Option 4: Continue paying and wait for appreciation

If you can afford the payments, you can simply keep paying and wait for either home values to recover or your loan balance to amortize down. California real estate has historically appreciated over 5-10 year periods. If you have stable income and aren't trying to move, this is sometimes the right call.
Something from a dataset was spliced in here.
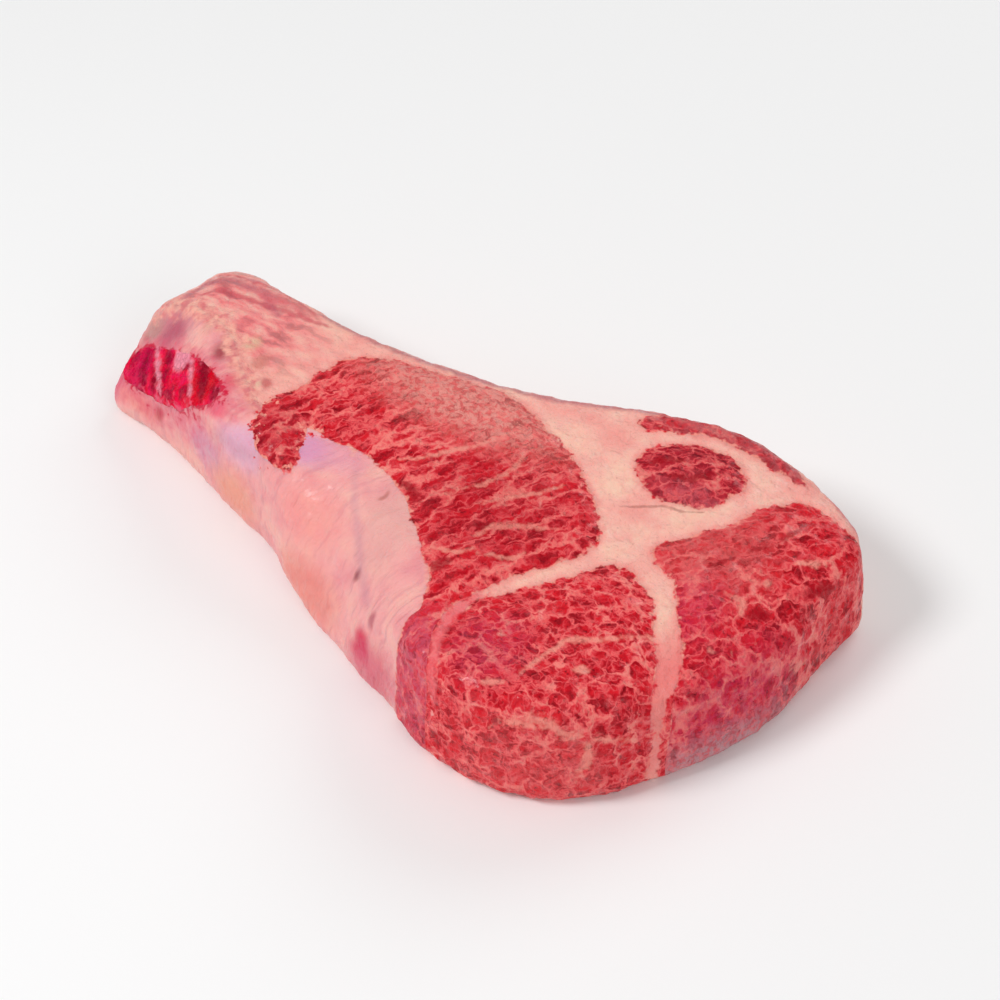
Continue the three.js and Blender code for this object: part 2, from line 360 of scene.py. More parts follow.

The catch: if you have a reason you NEED to sell (job relocation, divorce, health), waiting may not be an option.

What to avoid

What to do if you're underwater AND behind on payments

If you have both negative equity AND missed payments, time matters. The cleanest path is usually:

  1. Call the lender and request a "loss mitigation" review. Loss mit departments offer modifications, forbearance, short sales, and deeds in lieu — they want to avoid foreclosure too.
  2. Simultaneously, consult a real estate attorney about a short sale. The two paths can run in parallel.
  3. If you've received an NOD (Notice of Default), short-sale negotiations can pause the foreclosure clock if the lender approves. You have leverage but limited time — typically 90 days from NOD to NOTS.

The bottom line

Underwater situations feel hopeless when they aren't. California's anti-deficiency laws make most short sales survivable, your credit recovers in a few years, and there's almost always a cleaner exit than letting the auction happen. The main thing is to act before you've missed too many payments and your options narrow. Open the lender's letters. Make the call. And if a cash buyer can clear the loan, that's often the cleanest exit — even if you walk away with little or nothing in cash.